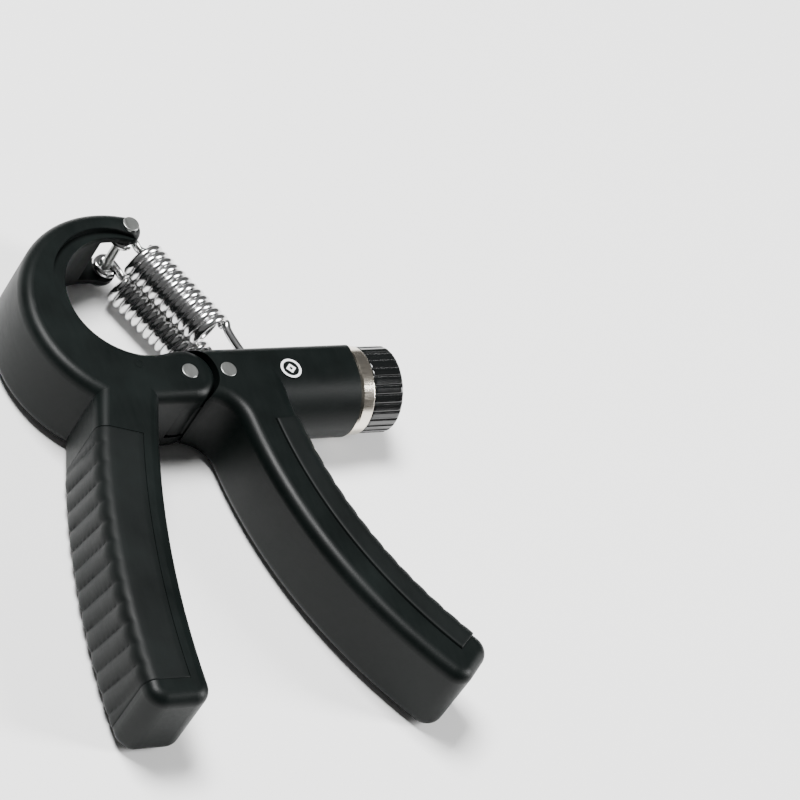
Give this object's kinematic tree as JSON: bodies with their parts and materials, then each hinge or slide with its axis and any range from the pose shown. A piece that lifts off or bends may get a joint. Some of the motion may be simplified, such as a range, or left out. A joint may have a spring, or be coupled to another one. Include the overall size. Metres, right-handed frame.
{
  "type": "hand grip strengthener",
  "caption": "Adjustable hand grip strengthener: two hinged handles, a hooked arm, side-by-side extension springs and a knob that moves their lower ends along a barrel.",
  "frame": {"origin": "the pivot's axis, on the plane that the strengthener lies on", "axes": "+X along the barrel towards the knob, +Y up to the hook with the handles towards -Y, +Z out of the face that looks up"},
  "size_m": [0.1129, 0.151, 0.0253],
  "materials": {
    "body": "satin, fine moulded texture",
    "grip": "matt, ribbed",
    "pin_steel": "brushed",
    "inner_steel": "plain zinc plated",
    "spring_steel": "bright plated wire",
    "ring_metal": "bright nickel",
    "knob_plastic": "gloss",
    "cap_plastic": "satin",
    "carriage_plastic": "satin"
  },
  "bodies": {
    "pivot_pin": {"pivot_pin": "pin_steel"},
    "barrel_arm": {"barrel_arm": "body", "barrel_arm_grip": "grip", "thrust_pin": "pin_steel", "pivot_sleeve": "inner_steel", "end_bush": "carriage_plastic", "trim_ring": "ring_metal"},
    "knob": {"adjusting_screw": "inner_steel", "knob": "knob_plastic", "knob_washer": "carriage_plastic", "knob_cap": "cap_plastic", "knob_screw": "inner_steel"},
    "carriage": {"carriage": "carriage_plastic", "carriage_nut": "inner_steel", "anchor_pin": "inner_steel"},
    "hook_arm": {"hook_arm": "body", "hook_arm_grip": "grip"},
    "spring_pin": {"spring_pin": "pin_steel"},
    "springs": {"front_spring": "spring_steel", "rear_spring": "spring_steel"}
  },
  "joints": [
    {"name": "knob_turn", "type": "hinge", "parent": "barrel_arm", "child": "knob", "pos_m": [0.056, 0, 0.0125], "axis": [1, 0, 0], "range_deg": [0, 4800]},
    {"name": "carriage_slide", "type": "slide", "parent": "barrel_arm", "child": "carriage", "axis": [1, 0, 0], "range_m": [0, 0.0201]},
    {"name": "opening", "type": "hinge", "parent": "pivot_pin", "child": "barrel_arm", "pos_m": [0, 0, 0.0125], "axis": [0, 0, 1], "range_deg": [0, 19.25]},
    {"name": "squeeze", "type": "hinge", "parent": "pivot_pin", "child": "hook_arm", "pos_m": [0, 0, 0.0125], "axis": [0, 0, 1], "range_deg": [0, 34], "stiffness_Nm_per_rad": 9, "springref_deg": -2.86},
    {"name": "spring_swing", "type": "hinge", "parent": "hook_arm", "child": "spring_pin", "pos_m": [-0.00085, 0.04792, 0.0125], "axis": [0, 0, 1], "range_deg": [0, 25.06]},
    {"name": "spring_stretch", "type": "slide", "parent": "spring_pin", "child": "springs", "axis": [-0.0403, -0.9992, 0], "range_m": [0, 0.01255], "deforming": ["front_spring", "rear_spring"]}
  ],
  "couplings": [
    {"joint": "carriage_slide", "follows": "knob_turn", "m_per_rad": 0.00023873},
    {"joint": "opening", "follows": "knob_turn", "ratio": 0.0040009},
    {"joint": "spring_swing", "follows": "knob_turn", "ratio": 0.0052097},
    {"joint": "spring_stretch", "follows": "squeeze", "m_per_rad": 0.020985}
  ]
}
- - -
What needs to be done → Copy all data exactly, start to finish.

Finished exercise →
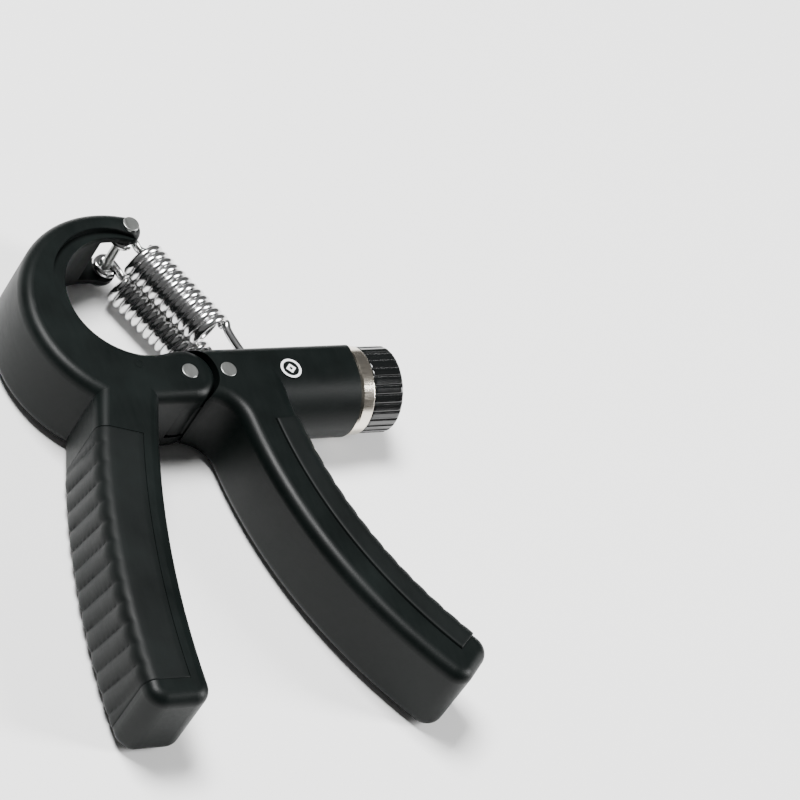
Give this object's kinematic tree as JSON: bodies with their parts and materials, then each hinge or slide with its axis and any range from the pose shown. A piece that lifts off or bends may get a joint. Some of the motion may be simplified, such as a range, or left out. A joint may have a spring, or be coupled to another one. Include the overall size. Metres, right-handed frame.
{
  "type": "hand grip strengthener",
  "caption": "Adjustable hand grip strengthener: two hinged handles, a hooked arm, side-by-side extension springs and a knob that moves their lower ends along a barrel.",
  "frame": {"origin": "the pivot's axis, on the plane that the strengthener lies on", "axes": "+X along the barrel towards the knob, +Y up to the hook with the handles towards -Y, +Z out of the face that looks up"},
  "size_m": [0.1129, 0.151, 0.0253],
  "materials": {
    "body": "satin, fine moulded texture",
    "grip": "matt, ribbed",
    "pin_steel": "brushed",
    "inner_steel": "plain zinc plated",
    "spring_steel": "bright plated wire",
    "ring_metal": "bright nickel",
    "knob_plastic": "gloss",
    "cap_plastic": "satin",
    "carriage_plastic": "satin"
  },
  "bodies": {
    "pivot_pin": {"pivot_pin": "pin_steel"},
    "barrel_arm": {"barrel_arm": "body", "barrel_arm_grip": "grip", "thrust_pin": "pin_steel", "pivot_sleeve": "inner_steel", "end_bush": "carriage_plastic", "trim_ring": "ring_metal"},
    "knob": {"adjusting_screw": "inner_steel", "knob": "knob_plastic", "knob_washer": "carriage_plastic", "knob_cap": "cap_plastic", "knob_screw": "inner_steel"},
    "carriage": {"carriage": "carriage_plastic", "carriage_nut": "inner_steel", "anchor_pin": "inner_steel"},
    "hook_arm": {"hook_arm": "body", "hook_arm_grip": "grip"},
    "spring_pin": {"spring_pin": "pin_steel"},
    "springs": {"front_spring": "spring_steel", "rear_spring": "spring_steel"}
  },
  "joints": [
    {"name": "knob_turn", "type": "hinge", "parent": "barrel_arm", "child": "knob", "pos_m": [0.056, 0, 0.0125], "axis": [1, 0, 0], "range_deg": [0, 4800]},
    {"name": "carriage_slide", "type": "slide", "parent": "barrel_arm", "child": "carriage", "axis": [1, 0, 0], "range_m": [0, 0.0201]},
    {"name": "opening", "type": "hinge", "parent": "pivot_pin", "child": "barrel_arm", "pos_m": [0, 0, 0.0125], "axis": [0, 0, 1], "range_deg": [0, 19.25]},
    {"name": "squeeze", "type": "hinge", "parent": "pivot_pin", "child": "hook_arm", "pos_m": [0, 0, 0.0125], "axis": [0, 0, 1], "range_deg": [0, 34], "stiffness_Nm_per_rad": 9, "springref_deg": -2.86},
    {"name": "spring_swing", "type": "hinge", "parent": "hook_arm", "child": "spring_pin", "pos_m": [-0.00085, 0.04792, 0.0125], "axis": [0, 0, 1], "range_deg": [0, 25.06]},
    {"name": "spring_stretch", "type": "slide", "parent": "spring_pin", "child": "springs", "axis": [-0.0403, -0.9992, 0], "range_m": [0, 0.01255], "deforming": ["front_spring", "rear_spring"]}
  ],
  "couplings": [
    {"joint": "carriage_slide", "follows": "knob_turn", "m_per_rad": 0.00023873},
    {"joint": "opening", "follows": "knob_turn", "ratio": 0.0040009},
    {"joint": "spring_swing", "follows": "knob_turn", "ratio": 0.0052097},
    {"joint": "spring_stretch", "follows": "squeeze", "m_per_rad": 0.020985}
  ]
}